I continue to mass-convert my scanned books to djvu. These are not the ugly low-quality scans that I have kind of made a hobby out of dressing up. These are all 600dpi sheet-fed scans of books which have had their spines chopped off. Recall that they were Adobe ClearScan files before, and I was generally pleased with their small size. Converting these scans to djvu has proven DjVu's superiority to me once and for all, though.

Many of the books are half the size once converted with the process outlined here (minidjvu for the black-and-white portions, c44 for any background images at 1/4th size, manually mashed together with djvumake and scripts). I have even seen some that are 1/8th the size of the PDF. Then some are about the same size, and two or three books have been slightly larger. I can't predict which outcome I'll get before the conversion, as there doesn't appear to be any rhyme of reason to it.

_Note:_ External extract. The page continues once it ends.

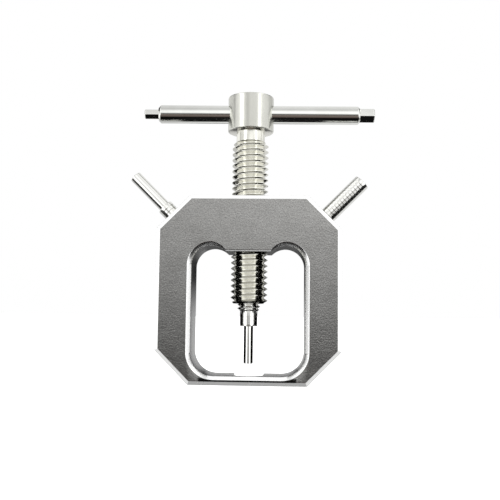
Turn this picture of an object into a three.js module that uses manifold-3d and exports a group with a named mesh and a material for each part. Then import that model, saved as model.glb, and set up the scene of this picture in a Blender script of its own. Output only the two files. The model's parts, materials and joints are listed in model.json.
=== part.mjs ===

I have to imagine that sometimes ClearScan builds up lots of redundant font images, which djvu/Jb2 manages to share between pages.

Example: Plato's republic, 397 pages, all black and white except the cover image.
  • PDF: 14MB ClearScan
  • DJVU with OCR: 6MB
  • DJVU without OCR: 4MB
Example: Suzuki, Zen and Japanese Culture, 577 pages, color cover and several grayscale photo pages.
  • PDF: 19MB ClearScan
  • DJVU with OCR: 11MB
  • DJVU without OCR: 8MB
I have mostly been avoiding the books with lots of colored text, as those are a lot of manual labor with free tools (minidjvu only understands bitonal images, but csepdjvu won't share image dictionaries, so... my ideals force me to use minidjvu and create foreground color masks by hand). Luckily, the majority of books mix plain bitonal text with color images, and those are easy to split out with scripts.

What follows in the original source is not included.